Provided data
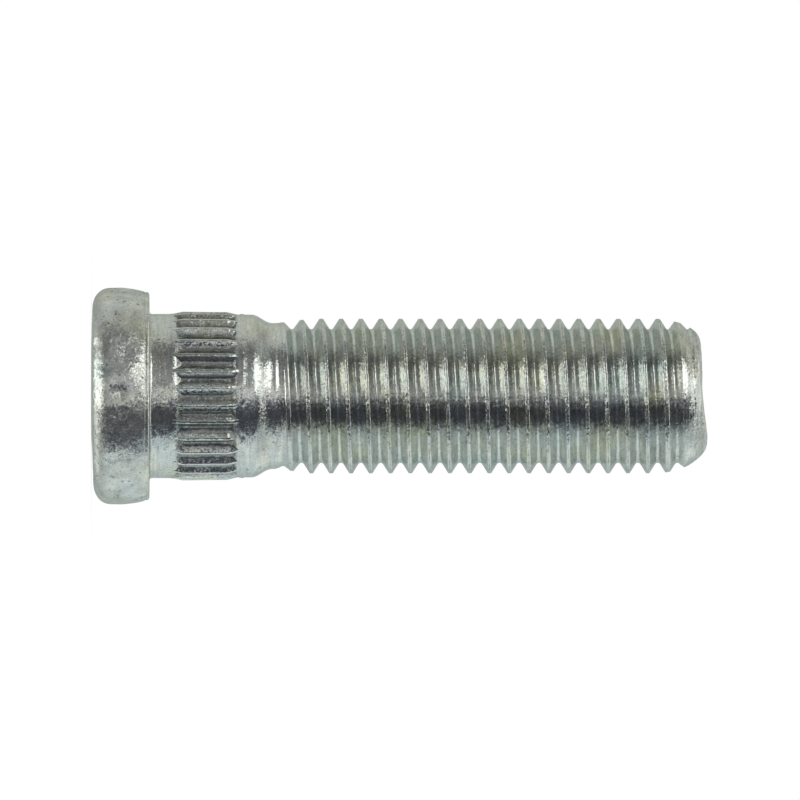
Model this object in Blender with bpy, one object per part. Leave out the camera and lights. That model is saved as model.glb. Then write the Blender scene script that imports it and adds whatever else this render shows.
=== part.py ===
"""Serrated wheel stud with a metric fine thread of 1.5 mm pitch, standing on its round head.

The stud is one forged and rolled piece of zinc-plated steel, so it is one solid. Its axis is Z, its
origin is the centre of the outer head face, and the threaded end points up. Lengths are in metres.
The skin is built from the head upwards, ring by ring: turned rings for the plain stretches, rings
with a tooth pattern for the serration, and one helical strip for the thread.
"""

import math

import bmesh
import bpy

MM = 0.001
TURN = 2 * math.pi

# Stretches along the axis, from the outer head face up
LENGTH = 46.1 * MM
HEAD_HEIGHT = 4.4 * MM
NECK_LENGTH = 1.7 * MM
SERRATION_LENGTH = 5.0 * MM
SHOULDER_LENGTH = 1.0 * MM
TAPER_LENGTH = 1.6 * MM
THREAD_NECK_LENGTH = 0.2 * MM

# Head: the rim is a long shallow arc that draws in towards the seat
HEAD_DIAMETER = 16.4 * MM
FACE_EDGE_RADIUS = 1.5 * MM
RIM_ARC_RADIUS = 7.8 * MM
RIM_ARC_START = 2.0 * MM
SEAT_EDGE_RADIUS = 0.25 * MM

# Body between the head and the thread
NECK_DIAMETER = 12.43 * MM
NECK_FILLET = 0.2 * MM
BODY_TAPER = 0.1 * MM

# Serration: rolling sinks wide grooves and raises narrow teeth between them above the body
TOOTH_COUNT = 30
TOOTH_RISE = 0.18 * MM
TOOTH_RAMP = 0.85 * MM
TOOTH_LAND_SHARE = 0.1
GROOVE_DEPTH = 0.22 * MM
GROOVE_RAMP = 0.65 * MM
GROOVE_FLOOR_SHARE = 0.34
GROOVE_END_FLARE = 0.8

# Thread: a right-hand 60 degree form, rolled on a blank near its pitch diameter
THREAD_DIAMETER = 11.75 * MM
PITCH = 1.5 * MM
CREST_FLAT = 0.25 * MM
ROOT_FLAT = 0.31 * MM
FLANK_ANGLE = math.radians(30)
CREST_RISE = 0.35 * MM
FIRST_CREST = 1.265 * MM
CREST_RUNOUT = 2.7 * MM
ROOT_RUNOUT = 1.25 * MM

# Tip: a quarter ellipse from the crest to the end face, with a lip that the rolling pushed up
TIP_LENGTH = 3.7 * MM
TIP_DROP = 1.7 * MM
TIP_CUP_DEPTH = 0.15 * MM
LIP_HEIGHT = 0.45 * MM
LIP_WIDTH = 0.75 * MM
LIP_ANGLE = math.radians(318)
LIP_SPREAD = math.radians(75)

# Fineness of the facets
HEAD_SIDES = 60
THREAD_SIDES = 36
LARGE_ARC_STEPS = 4
SMALL_ARC_STEPS = 2
TAPER_STEPS = 8

# Heights and radii worked out from the driving sizes
SERRATION_START = HEAD_HEIGHT + NECK_LENGTH
SERRATION_END = SERRATION_START + SERRATION_LENGTH
TAPER_START = SERRATION_END + SHOULDER_LENGTH
THREAD_START = TAPER_START + TAPER_LENGTH + THREAD_NECK_LENGTH
TIP_START = LENGTH - TIP_LENGTH
HEAD_RADIUS = HEAD_DIAMETER / 2
NECK_RADIUS = NECK_DIAMETER / 2
SHOULDER_RADIUS = NECK_RADIUS - BODY_TAPER / 2
CREST_RADIUS = THREAD_DIAMETER / 2
BLANK_RADIUS = CREST_RADIUS - CREST_RISE

# The flanks between the flats set the thread's depth
THREAD_DEPTH = (PITCH - CREST_FLAT - ROOT_FLAT) / 2 / math.tan(FLANK_ANGLE)
ROOT_RADIUS = CREST_RADIUS - THREAD_DEPTH

# The thread ends where the tip's ellipse has drawn in as far as the root, at this angle along it
TIP_ANGLE_AT_ROOT = math.acos(1 - THREAD_DEPTH / TIP_DROP)
THREAD_END = TIP_START + TIP_LENGTH * math.sin(TIP_ANGLE_AT_ROOT)

# Two angles this close are one, and so are two heights or two vertices
SAME_ANGLE = 1e-6
LEAST_STEP = 0.01 * MM
WELD_DISTANCE = 0.0005 * MM


def remove_scene_objects():
    for thing in list(bpy.data.objects):
        bpy.data.objects.remove(thing, do_unlink=True)


def ramp(value, start, length):
    """Rise from 0 to 1 over a length, flat outside it."""
    return min(1.0, max(0.0, (value - start) / length))


def arc(centre_radius, centre_height, radius, start, end, steps):
    """Points of a profile arc as (radius, height), between two angles in degrees."""
    points = []
    for step in range(steps + 1):
        angle = math.radians(start + (end - start) * step / steps)
        points.append((centre_radius + radius * math.cos(angle), centre_height + radius * math.sin(angle)))
    return points


def round_points(sides, radius, height):
    return [(TURN * side / sides, radius, height) for side in range(sides)]


def add_ring(mesh, points):
    """Vertices from (angle, radius, height), kept with their angles as (angle, vertex)."""
    ring = []
    for angle, radius, height in points:
        place = (radius * math.cos(angle), radius * math.sin(angle), height)
        ring.append((angle, mesh.verts.new(place)))
    return ring


def bridge(mesh, lower, upper):
    """Faces between two rings. Where their angles differ, the ring that lags behind moves on."""
    lower = lower + [(lower[0][0] + TURN, lower[0][1]), (math.inf, None)]
    upper = upper + [(upper[0][0] + TURN, upper[0][1]), (math.inf, None)]
    low = 0
    high = 0
    while lower[low + 1][1] or upper[high + 1][1]:
        lead = lower[low + 1][0] - upper[high + 1][0]
        corners = [upper[high][1], lower[low][1]]
        if lead < SAME_ANGLE:
            low += 1
            corners.append(lower[low][1])
        if lead > -SAME_ANGLE:
            high += 1
            corners.append(upper[high][1])
        mesh.faces.new(corners)


def add_rings(mesh, below, rings):
    """Stack rings of points onto the ring below and return the last one."""
    for points in rings:
        ring = add_ring(mesh, points)
        bridge(mesh, below, ring)
        below = ring
    return below


def head_profile():
    """Outer line of the head from its flat face to the neck, as (radius, height)."""
    rim_rise = HEAD_HEIGHT - SEAT_EDGE_RADIUS - RIM_ARC_START
    rim_angle = math.degrees(math.asin(rim_rise / RIM_ARC_RADIUS))
    rim_end_radius = HEAD_RADIUS - RIM_ARC_RADIUS * (1 - math.cos(math.radians(rim_angle)))
    face_edge = (HEAD_RADIUS - FACE_EDGE_RADIUS, FACE_EDGE_RADIUS, FACE_EDGE_RADIUS)
    rim = (HEAD_RADIUS - RIM_ARC_RADIUS, RIM_ARC_START, RIM_ARC_RADIUS)
    seat_edge = (rim_end_radius - SEAT_EDGE_RADIUS, HEAD_HEIGHT - SEAT_EDGE_RADIUS, SEAT_EDGE_RADIUS)
    fillet = (NECK_RADIUS + NECK_FILLET, HEAD_HEIGHT + NECK_FILLET, NECK_FILLET)
    profile = arc(*face_edge, -90, 0, LARGE_ARC_STEPS)
    profile += arc(*rim, 0, rim_angle, LARGE_ARC_STEPS)
    profile += arc(*seat_edge, rim_angle, 90, SMALL_ARC_STEPS)
    profile += arc(*fillet, 270, 180, SMALL_ARC_STEPS)
    return profile


def add_head(mesh):
    rings = [round_points(HEAD_SIDES, radius, height) for radius, height in head_profile()]
    face_edge = add_ring(mesh, rings[0])
    mesh.faces.new([vertex for angle, vertex in reversed(face_edge)])
    return add_rings(mesh, face_edge, rings[1:])


def tooth_ring(height):
    """Points of one toothed ring: two on each tooth's narrow land and two on each groove's floor.

    Teeth rise from nothing at both ends of the serration. A groove begins there almost as wide as
    the space between two teeth, and its sloped end narrows to the floor.
    """
    body = NECK_RADIUS + (SHOULDER_RADIUS - NECK_RADIUS) * ramp(height, SERRATION_START, SERRATION_LENGTH)
    inset = min(height - SERRATION_START, SERRATION_END - height)
    sunk = ramp(inset, 0, GROOVE_RAMP)
    land_radius = body + TOOTH_RISE * ramp(inset, 0, TOOTH_RAMP)
    floor_radius = body - GROOVE_DEPTH * sunk
    spacing = TURN / TOOTH_COUNT
    half_land = spacing * TOOTH_LAND_SHARE / 2
    wall = spacing * (1 - GROOVE_FLOOR_SHARE) / 2 - half_land
    half_tooth = half_land + wall * (1 - GROOVE_END_FLARE * (1 - sunk))
    points = []
    for tooth in range(TOOTH_COUNT):
        middle = spacing * tooth
        points.append((middle - half_land, land_radius, height))
        points.append((middle + half_land, land_radius, height))
        points.append((middle + half_tooth, floor_radius, height))
        points.append((middle + spacing - half_tooth, floor_radius, height))
    return points


def add_serration(mesh, below):
    insets = sorted([0, GROOVE_RAMP, TOOTH_RAMP])
    rings = [tooth_ring(SERRATION_START + inset) for inset in insets]
    rings += [tooth_ring(SERRATION_END - inset) for inset in reversed(insets)]
    return add_rings(mesh, below, rings)


def add_shoulder(mesh, below):
    """The taper from the body to the thread's neck, an S curve that is level at both ends."""
    rings = []
    for step in range(TAPER_STEPS + 1):
        share = step / TAPER_STEPS
        fall = (1 - math.cos(math.pi * share)) / 2
        radius = SHOULDER_RADIUS - (SHOULDER_RADIUS - BLANK_RADIUS) * fall
        rings.append(round_points(HEAD_SIDES, radius, TAPER_START + TAPER_LENGTH * share))
    return add_rings(mesh, below, rings)


def tip_radius(height):
    share = ramp(height, TIP_START, TIP_LENGTH)
    return CREST_RADIUS - TIP_DROP * (1 - math.sqrt(1 - share ** 2))


def thread_radius(height, on_crest):
    """Crests rise and roots deepen from the blank over their run-outs, and the tip cuts both."""
    if on_crest:
        radius = BLANK_RADIUS + CREST_RISE * ramp(height, THREAD_START, CREST_RUNOUT)
    else:
        radius = BLANK_RADIUS - (BLANK_RADIUS - ROOT_RADIUS) * ramp(height, THREAD_START, ROOT_RUNOUT)
    return min(radius, tip_radius(height))


def thread_row(crest_height, offset, on_crest):
    """Points of one edge of the thread over a turn, in which it climbs a pitch.

    What would pass an end of the thread is laid on that end.
    """
    points = []
    for side in range(THREAD_SIDES + 1):
        height = crest_height + offset + PITCH * side / THREAD_SIDES
        if height < THREAD_START + LEAST_STEP:
            height = THREAD_START
        if height > THREAD_END - LEAST_STEP:
            height = THREAD_END
        points.append((TURN * side / THREAD_SIDES, thread_radius(height, on_crest), height))
    return points


def add_thread(mesh, below):
    """One helical strip between two level rings. Welding joins each row to the one a turn later."""
    edges = [
        (-CREST_FLAT / 2, True),
        (CREST_FLAT / 2, True),
        ((PITCH - ROOT_FLAT) / 2, False),
        ((PITCH + ROOT_FLAT) / 2, False),
    ]
    turns = math.ceil((THREAD_END - THREAD_START) / PITCH)
    rows = []
    for turn in range(-2, turns + 2):
        crest_height = THREAD_START + FIRST_CREST + PITCH * turn
        rows += [add_ring(mesh, thread_row(crest_height, *edge)) for edge in edges]
    for row, next_row in zip(rows, rows[1:]):
        for side in range(THREAD_SIDES):
            lower = [row[side][1], row[side + 1][1]]
            upper = [next_row[side + 1][1], next_row[side][1]]
            mesh.faces.new(lower + upper)
    add_rings(mesh, below, [round_points(THREAD_SIDES, BLANK_RADIUS, THREAD_START)])
    return add_ring(mesh, round_points(THREAD_SIDES, ROOT_RADIUS, THREAD_END))


def lip_share(angle):
    """Height of the rolled lip round the tip, from 0 to 1, highest at LIP_ANGLE."""
    away = abs((angle - LIP_ANGLE + math.pi) % TURN - math.pi)
    return (1 + math.cos(math.pi * ramp(away, 0, LIP_SPREAD))) / 2


def lipped_points(radius, height, lift):
    points = round_points(THREAD_SIDES, radius, height)
    return [(angle, radius, height + lift * lip_share(angle)) for angle, radius, height in points]


def add_tip(mesh, below):
    """The rounded end beyond the thread, its lip, and the slightly cupped end face."""
    rings = []
    for step in range(1, LARGE_ARC_STEPS + 1):
        angle = TIP_ANGLE_AT_ROOT + (math.pi / 2 - TIP_ANGLE_AT_ROOT) * step / LARGE_ARC_STEPS
        height = TIP_START + TIP_LENGTH * math.sin(angle)
        lift = LIP_HEIGHT * ramp(height, THREAD_END, LENGTH - THREAD_END) ** 2
        rings.append(lipped_points(CREST_RADIUS - TIP_DROP * (1 - math.cos(angle)), height, lift))
    inner_radius = CREST_RADIUS - TIP_DROP - LIP_WIDTH
    rings.append(round_points(THREAD_SIDES, inner_radius, LENGTH - TIP_CUP_DEPTH))
    end_face = add_rings(mesh, below, rings)
    mesh.faces.new([vertex for angle, vertex in end_face])


def zinc_plated_steel():
    material = bpy.data.materials.new("zinc_plated_steel")
    material.use_nodes = True
    shader = material.node_tree.nodes["Principled BSDF"]
    shader.inputs["Base Color"].default_value = (0.60, 0.63, 0.58, 1)
    shader.inputs["Metallic"].default_value = 1.0
    shader.inputs["Roughness"].default_value = 0.34
    return material


def build_stud():
    mesh = bmesh.new()
    ring = add_head(mesh)
    ring = add_serration(mesh, ring)
    ring = add_shoulder(mesh, ring)
    ring = add_thread(mesh, ring)
    add_tip(mesh, ring)
    bmesh.ops.remove_doubles(mesh, verts=mesh.verts, dist=WELD_DISTANCE)
    data = bpy.data.meshes.new("wheel_stud")
    mesh.to_mesh(data)
    mesh.free()
    data.shade_smooth()
    data.set_sharp_from_angle(angle=math.radians(32))
    data.materials.append(zinc_plated_steel())
    stud = bpy.data.objects.new("wheel_stud", data)
    bpy.context.scene.collection.objects.link(stud)


remove_scene_objects()
build_stud()
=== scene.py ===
"""The wheel stud in full detail: rolled thread, serration and zinc plating.

The stud stands on its head at the origin, axis +Z. One fine mesh takes the place of the solid and
keeps its sizes. Lengths are in metres unless a name or comment says otherwise.
"""

import math

import bmesh
import bpy
import numpy as np
from mathutils import Matrix, Vector, noise


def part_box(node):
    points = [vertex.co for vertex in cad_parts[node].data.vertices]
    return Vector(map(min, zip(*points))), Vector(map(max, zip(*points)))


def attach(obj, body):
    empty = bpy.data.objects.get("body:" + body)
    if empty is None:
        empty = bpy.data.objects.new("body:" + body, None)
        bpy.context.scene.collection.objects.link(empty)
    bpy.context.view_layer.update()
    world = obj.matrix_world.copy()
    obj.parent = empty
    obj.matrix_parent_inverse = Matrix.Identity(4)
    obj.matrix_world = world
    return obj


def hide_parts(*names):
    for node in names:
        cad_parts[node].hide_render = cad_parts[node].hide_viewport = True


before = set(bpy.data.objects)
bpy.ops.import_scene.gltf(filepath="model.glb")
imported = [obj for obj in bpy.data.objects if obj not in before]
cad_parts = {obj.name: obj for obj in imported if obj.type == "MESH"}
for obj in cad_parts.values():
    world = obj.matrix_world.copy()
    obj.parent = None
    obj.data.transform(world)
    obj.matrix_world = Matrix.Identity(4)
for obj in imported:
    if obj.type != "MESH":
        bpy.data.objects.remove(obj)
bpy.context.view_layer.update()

MM = 0.001
TURN = 2 * math.pi
NODE = "wheel_stud"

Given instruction
Repeat exactly the lines from the one containing "ring = add_thread(mesh, ring)" through the one containing "obj.parent = empty", both included, and nothing else.

Output of the exercise
    ring = add_thread(mesh, ring)
    add_tip(mesh, ring)
    bmesh.ops.remove_doubles(mesh, verts=mesh.verts, dist=WELD_DISTANCE)
    data = bpy.data.meshes.new("wheel_stud")
    mesh.to_mesh(data)
    mesh.free()
    data.shade_smooth()
    data.set_sharp_from_angle(angle=math.radians(32))
    data.materials.append(zinc_plated_steel())
    stud = bpy.data.objects.new("wheel_stud", data)
    bpy.context.scene.collection.objects.link(stud)


remove_scene_objects()
build_stud()
=== scene.py ===
"""The wheel stud in full detail: rolled thread, serration and zinc plating.

The stud stands on its head at the origin, axis +Z. One fine mesh takes the place of the solid and
keeps its sizes. Lengths are in metres unless a name or comment says otherwise.
"""

import math

import bmesh
import bpy
import numpy as np
from mathutils import Matrix, Vector, noise


def part_box(node):
    points = [vertex.co for vertex in cad_parts[node].data.vertices]
    return Vector(map(min, zip(*points))), Vector(map(max, zip(*points)))


def attach(obj, body):
    empty = bpy.data.objects.get("body:" + body)
    if empty is None:
        empty = bpy.data.objects.new("body:" + body, None)
        bpy.context.scene.collection.objects.link(empty)
    bpy.context.view_layer.update()
    world = obj.matrix_world.copy()
    obj.parent = empty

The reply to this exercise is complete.